TASK INSTRUCTIONS → Quote exactly and only this range of lines in the data below: the line that holds "hide_parts(*nodes)" to the line that holds "return [tuple(point) for point in points]", both included.
[start of MATERIAL FOR THE TASK]
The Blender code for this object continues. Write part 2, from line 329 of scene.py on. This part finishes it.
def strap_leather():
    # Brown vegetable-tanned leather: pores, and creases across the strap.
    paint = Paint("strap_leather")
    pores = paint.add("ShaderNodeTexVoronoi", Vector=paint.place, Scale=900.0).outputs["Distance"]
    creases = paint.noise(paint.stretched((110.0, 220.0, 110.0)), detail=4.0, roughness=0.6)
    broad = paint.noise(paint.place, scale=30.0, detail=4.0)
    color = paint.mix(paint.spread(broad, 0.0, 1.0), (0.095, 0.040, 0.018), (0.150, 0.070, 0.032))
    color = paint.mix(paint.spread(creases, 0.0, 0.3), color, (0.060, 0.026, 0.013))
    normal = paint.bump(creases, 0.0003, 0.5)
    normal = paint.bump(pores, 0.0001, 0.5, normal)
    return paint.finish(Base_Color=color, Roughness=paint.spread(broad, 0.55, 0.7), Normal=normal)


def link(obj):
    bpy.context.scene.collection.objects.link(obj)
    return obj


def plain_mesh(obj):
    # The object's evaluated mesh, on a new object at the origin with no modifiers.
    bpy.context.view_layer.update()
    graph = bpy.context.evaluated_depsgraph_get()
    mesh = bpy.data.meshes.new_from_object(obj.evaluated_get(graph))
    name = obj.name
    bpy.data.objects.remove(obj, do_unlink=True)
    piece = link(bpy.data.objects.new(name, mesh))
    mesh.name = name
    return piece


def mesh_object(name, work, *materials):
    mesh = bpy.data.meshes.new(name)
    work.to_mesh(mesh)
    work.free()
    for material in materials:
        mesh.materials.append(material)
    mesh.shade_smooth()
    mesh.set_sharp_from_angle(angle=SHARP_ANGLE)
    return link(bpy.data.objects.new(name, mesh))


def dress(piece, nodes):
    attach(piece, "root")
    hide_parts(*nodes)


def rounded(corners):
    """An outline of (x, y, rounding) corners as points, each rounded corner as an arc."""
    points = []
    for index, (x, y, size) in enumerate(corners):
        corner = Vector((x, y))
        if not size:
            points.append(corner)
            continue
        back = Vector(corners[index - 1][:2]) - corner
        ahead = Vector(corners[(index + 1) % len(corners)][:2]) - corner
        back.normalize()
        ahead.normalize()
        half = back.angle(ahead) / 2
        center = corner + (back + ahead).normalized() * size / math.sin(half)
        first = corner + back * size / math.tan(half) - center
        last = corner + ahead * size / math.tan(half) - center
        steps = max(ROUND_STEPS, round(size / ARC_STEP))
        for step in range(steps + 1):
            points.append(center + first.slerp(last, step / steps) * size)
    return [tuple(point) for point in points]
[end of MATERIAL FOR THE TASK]
[start of MATERIAL FOR THE TASK]
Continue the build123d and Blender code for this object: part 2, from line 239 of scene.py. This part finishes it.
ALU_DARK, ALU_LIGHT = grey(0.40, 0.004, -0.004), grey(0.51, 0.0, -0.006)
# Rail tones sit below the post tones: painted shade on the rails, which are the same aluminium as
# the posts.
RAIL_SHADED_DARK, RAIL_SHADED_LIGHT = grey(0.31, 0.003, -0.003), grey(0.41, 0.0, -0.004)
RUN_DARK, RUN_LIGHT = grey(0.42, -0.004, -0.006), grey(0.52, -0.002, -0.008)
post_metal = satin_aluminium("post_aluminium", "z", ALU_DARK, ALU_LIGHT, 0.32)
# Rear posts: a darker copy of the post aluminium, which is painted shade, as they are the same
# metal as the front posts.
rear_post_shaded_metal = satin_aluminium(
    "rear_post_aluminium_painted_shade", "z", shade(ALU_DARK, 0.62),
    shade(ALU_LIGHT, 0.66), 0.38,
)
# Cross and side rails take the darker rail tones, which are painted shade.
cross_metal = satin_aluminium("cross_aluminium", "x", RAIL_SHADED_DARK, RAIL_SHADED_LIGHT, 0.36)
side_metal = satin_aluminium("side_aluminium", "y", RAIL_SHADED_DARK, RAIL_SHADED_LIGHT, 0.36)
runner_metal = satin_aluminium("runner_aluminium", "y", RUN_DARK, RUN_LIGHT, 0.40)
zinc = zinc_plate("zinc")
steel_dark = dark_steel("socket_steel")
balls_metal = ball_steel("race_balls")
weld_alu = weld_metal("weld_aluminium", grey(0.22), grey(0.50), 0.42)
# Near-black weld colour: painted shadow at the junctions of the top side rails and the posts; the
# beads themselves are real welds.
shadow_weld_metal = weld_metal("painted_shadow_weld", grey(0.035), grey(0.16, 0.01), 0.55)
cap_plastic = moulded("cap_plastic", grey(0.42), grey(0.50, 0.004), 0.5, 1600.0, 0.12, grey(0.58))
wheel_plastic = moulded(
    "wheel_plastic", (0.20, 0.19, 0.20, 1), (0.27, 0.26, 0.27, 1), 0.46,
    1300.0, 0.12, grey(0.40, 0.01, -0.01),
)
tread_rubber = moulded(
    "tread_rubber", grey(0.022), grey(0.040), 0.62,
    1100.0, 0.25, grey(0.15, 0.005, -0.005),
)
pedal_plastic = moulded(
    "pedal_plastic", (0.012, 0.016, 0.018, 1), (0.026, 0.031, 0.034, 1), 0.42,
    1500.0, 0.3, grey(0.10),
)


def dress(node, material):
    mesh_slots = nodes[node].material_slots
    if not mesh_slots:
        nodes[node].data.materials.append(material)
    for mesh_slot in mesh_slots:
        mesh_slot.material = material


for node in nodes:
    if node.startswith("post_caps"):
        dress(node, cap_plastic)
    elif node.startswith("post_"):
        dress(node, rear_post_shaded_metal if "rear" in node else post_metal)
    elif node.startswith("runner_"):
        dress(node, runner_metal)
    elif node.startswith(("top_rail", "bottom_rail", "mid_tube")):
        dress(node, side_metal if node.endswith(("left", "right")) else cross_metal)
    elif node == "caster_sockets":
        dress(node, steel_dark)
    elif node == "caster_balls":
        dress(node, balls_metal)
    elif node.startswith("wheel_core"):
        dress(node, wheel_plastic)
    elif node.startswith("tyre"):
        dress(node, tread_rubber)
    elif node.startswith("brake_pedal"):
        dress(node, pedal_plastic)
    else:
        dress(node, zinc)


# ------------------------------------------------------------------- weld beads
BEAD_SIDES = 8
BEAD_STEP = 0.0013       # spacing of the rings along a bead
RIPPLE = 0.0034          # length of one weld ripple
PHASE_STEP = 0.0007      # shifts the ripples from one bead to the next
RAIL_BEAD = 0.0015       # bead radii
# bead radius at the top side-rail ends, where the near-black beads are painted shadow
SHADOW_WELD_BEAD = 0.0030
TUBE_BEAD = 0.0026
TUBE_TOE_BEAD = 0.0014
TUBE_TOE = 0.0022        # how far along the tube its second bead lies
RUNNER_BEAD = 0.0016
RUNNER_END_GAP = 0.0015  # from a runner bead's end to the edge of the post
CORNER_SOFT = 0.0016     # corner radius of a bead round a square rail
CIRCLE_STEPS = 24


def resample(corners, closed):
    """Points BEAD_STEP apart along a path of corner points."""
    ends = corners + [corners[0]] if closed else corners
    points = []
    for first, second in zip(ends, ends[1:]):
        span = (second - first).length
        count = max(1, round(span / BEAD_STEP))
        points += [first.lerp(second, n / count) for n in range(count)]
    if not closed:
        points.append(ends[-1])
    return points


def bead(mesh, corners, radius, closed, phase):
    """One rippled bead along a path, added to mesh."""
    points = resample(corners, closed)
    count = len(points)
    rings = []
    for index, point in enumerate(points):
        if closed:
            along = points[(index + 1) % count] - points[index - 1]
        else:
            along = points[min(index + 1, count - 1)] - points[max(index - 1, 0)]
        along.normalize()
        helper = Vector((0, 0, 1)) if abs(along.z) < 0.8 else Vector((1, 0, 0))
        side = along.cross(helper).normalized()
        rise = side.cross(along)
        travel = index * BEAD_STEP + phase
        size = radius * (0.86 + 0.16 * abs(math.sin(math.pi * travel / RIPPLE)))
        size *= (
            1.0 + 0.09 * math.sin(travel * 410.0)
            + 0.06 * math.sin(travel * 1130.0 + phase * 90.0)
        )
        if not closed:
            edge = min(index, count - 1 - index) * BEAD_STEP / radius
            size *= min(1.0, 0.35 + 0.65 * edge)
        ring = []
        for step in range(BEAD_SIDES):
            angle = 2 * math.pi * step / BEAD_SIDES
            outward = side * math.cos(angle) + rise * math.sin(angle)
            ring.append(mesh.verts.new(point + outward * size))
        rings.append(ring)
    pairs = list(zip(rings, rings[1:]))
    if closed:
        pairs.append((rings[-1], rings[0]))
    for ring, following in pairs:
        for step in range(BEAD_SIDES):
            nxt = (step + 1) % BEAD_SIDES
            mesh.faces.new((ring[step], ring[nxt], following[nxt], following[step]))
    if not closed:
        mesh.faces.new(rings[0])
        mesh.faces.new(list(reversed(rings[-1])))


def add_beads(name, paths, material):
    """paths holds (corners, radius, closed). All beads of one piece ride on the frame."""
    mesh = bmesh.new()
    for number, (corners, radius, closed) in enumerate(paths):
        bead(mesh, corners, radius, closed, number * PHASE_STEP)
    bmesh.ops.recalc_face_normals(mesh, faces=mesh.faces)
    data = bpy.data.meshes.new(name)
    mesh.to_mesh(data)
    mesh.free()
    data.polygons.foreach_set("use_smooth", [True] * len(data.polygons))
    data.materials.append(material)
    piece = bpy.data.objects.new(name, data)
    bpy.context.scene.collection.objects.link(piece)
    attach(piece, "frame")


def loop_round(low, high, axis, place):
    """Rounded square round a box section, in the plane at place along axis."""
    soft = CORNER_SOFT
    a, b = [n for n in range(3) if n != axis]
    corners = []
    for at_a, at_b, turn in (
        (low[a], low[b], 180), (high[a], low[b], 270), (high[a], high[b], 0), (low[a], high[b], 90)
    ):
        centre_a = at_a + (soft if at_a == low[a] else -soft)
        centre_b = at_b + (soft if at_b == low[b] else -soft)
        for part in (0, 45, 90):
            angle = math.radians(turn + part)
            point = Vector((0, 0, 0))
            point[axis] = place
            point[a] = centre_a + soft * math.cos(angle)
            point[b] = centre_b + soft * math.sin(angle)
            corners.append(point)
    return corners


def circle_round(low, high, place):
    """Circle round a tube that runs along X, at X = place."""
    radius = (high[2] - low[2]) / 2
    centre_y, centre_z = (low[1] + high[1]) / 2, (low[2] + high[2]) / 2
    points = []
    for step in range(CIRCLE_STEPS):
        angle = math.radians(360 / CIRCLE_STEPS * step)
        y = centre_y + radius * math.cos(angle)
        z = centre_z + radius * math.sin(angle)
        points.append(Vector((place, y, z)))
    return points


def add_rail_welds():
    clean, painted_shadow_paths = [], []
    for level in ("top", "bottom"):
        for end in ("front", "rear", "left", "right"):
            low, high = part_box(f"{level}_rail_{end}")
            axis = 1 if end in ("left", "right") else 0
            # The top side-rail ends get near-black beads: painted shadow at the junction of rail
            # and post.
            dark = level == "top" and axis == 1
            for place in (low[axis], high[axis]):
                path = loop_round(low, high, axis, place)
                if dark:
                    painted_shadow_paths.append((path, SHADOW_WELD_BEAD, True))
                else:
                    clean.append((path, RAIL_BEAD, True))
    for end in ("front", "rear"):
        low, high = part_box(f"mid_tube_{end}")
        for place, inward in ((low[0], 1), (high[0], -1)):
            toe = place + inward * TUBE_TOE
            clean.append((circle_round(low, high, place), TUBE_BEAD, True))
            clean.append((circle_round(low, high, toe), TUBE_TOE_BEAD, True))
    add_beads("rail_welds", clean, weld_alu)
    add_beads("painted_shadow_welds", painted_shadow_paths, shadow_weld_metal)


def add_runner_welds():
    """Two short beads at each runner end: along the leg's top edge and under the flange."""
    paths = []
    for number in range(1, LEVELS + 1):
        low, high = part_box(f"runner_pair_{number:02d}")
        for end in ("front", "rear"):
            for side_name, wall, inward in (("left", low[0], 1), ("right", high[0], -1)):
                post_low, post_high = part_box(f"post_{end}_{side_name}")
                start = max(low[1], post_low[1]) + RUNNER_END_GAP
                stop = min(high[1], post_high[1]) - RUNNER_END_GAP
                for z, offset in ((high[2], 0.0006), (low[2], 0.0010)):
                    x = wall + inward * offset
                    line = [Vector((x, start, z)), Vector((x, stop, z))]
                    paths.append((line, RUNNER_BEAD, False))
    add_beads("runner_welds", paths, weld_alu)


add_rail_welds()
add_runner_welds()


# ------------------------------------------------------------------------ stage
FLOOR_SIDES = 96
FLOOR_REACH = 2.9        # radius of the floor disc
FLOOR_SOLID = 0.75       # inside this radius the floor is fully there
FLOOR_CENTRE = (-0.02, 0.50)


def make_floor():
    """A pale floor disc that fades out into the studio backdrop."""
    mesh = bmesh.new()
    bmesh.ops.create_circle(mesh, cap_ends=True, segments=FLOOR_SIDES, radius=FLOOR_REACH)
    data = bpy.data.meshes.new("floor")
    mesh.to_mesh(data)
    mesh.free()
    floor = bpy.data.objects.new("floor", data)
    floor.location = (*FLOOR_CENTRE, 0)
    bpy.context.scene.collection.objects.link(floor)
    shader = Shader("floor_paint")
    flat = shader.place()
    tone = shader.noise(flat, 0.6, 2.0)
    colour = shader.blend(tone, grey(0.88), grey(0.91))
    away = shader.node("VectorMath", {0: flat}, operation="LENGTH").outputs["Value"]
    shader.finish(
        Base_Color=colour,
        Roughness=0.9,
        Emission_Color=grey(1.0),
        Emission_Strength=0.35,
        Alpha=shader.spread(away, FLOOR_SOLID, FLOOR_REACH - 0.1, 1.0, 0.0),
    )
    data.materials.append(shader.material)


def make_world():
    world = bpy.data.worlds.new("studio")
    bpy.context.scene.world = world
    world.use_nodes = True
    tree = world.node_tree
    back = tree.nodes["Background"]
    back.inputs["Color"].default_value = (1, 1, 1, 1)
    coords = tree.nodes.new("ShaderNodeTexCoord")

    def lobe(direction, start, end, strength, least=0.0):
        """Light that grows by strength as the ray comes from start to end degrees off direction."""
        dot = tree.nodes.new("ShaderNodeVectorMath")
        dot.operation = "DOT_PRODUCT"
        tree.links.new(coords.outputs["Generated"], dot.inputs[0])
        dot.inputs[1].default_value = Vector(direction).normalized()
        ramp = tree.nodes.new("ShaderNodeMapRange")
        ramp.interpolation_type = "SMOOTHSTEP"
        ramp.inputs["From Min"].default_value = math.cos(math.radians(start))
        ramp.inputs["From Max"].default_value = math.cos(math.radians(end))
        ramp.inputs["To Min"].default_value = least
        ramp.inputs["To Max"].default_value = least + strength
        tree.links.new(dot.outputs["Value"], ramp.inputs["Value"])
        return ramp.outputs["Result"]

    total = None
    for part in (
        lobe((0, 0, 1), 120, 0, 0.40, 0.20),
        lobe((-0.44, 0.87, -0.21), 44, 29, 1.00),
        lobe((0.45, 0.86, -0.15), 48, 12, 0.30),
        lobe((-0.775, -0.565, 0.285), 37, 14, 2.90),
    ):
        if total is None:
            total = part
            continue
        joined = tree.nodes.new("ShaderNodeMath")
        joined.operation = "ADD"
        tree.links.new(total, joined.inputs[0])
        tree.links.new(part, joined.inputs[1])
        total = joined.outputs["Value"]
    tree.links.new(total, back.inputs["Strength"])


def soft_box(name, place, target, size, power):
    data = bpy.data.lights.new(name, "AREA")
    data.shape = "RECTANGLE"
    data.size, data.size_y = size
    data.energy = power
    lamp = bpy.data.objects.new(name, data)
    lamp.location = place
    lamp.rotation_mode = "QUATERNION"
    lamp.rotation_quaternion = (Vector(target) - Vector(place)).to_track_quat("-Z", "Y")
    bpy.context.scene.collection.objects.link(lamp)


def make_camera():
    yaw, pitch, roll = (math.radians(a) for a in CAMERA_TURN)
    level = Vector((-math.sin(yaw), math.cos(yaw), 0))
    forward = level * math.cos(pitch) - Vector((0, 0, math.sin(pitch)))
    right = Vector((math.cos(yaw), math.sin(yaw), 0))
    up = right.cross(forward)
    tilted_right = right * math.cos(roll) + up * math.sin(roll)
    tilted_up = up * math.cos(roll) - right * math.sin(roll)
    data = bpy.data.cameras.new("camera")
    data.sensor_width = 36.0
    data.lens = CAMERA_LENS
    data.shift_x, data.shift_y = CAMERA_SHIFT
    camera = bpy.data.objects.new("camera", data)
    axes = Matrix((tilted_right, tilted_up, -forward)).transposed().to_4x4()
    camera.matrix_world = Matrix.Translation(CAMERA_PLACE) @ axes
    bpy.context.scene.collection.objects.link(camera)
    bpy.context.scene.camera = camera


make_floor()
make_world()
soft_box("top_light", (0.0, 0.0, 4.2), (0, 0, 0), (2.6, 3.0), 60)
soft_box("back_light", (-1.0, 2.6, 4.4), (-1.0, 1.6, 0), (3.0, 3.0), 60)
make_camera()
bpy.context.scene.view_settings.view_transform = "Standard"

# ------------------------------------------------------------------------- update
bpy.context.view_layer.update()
[end of MATERIAL FOR THE TASK]
SOLVED PROBLEM →
    hide_parts(*nodes)


def rounded(corners):
    """An outline of (x, y, rounding) corners as points, each rounded corner as an arc."""
    points = []
    for index, (x, y, size) in enumerate(corners):
        corner = Vector((x, y))
        if not size:
            points.append(corner)
            continue
        back = Vector(corners[index - 1][:2]) - corner
        ahead = Vector(corners[(index + 1) % len(corners)][:2]) - corner
        back.normalize()
        ahead.normalize()
        half = back.angle(ahead) / 2
        center = corner + (back + ahead).normalized() * size / math.sin(half)
        first = corner + back * size / math.tan(half) - center
        last = corner + ahead * size / math.tan(half) - center
        steps = max(ROUND_STEPS, round(size / ARC_STEP))
        for step in range(steps + 1):
            points.append(center + first.slerp(last, step / steps) * size)
    return [tuple(point) for point in points]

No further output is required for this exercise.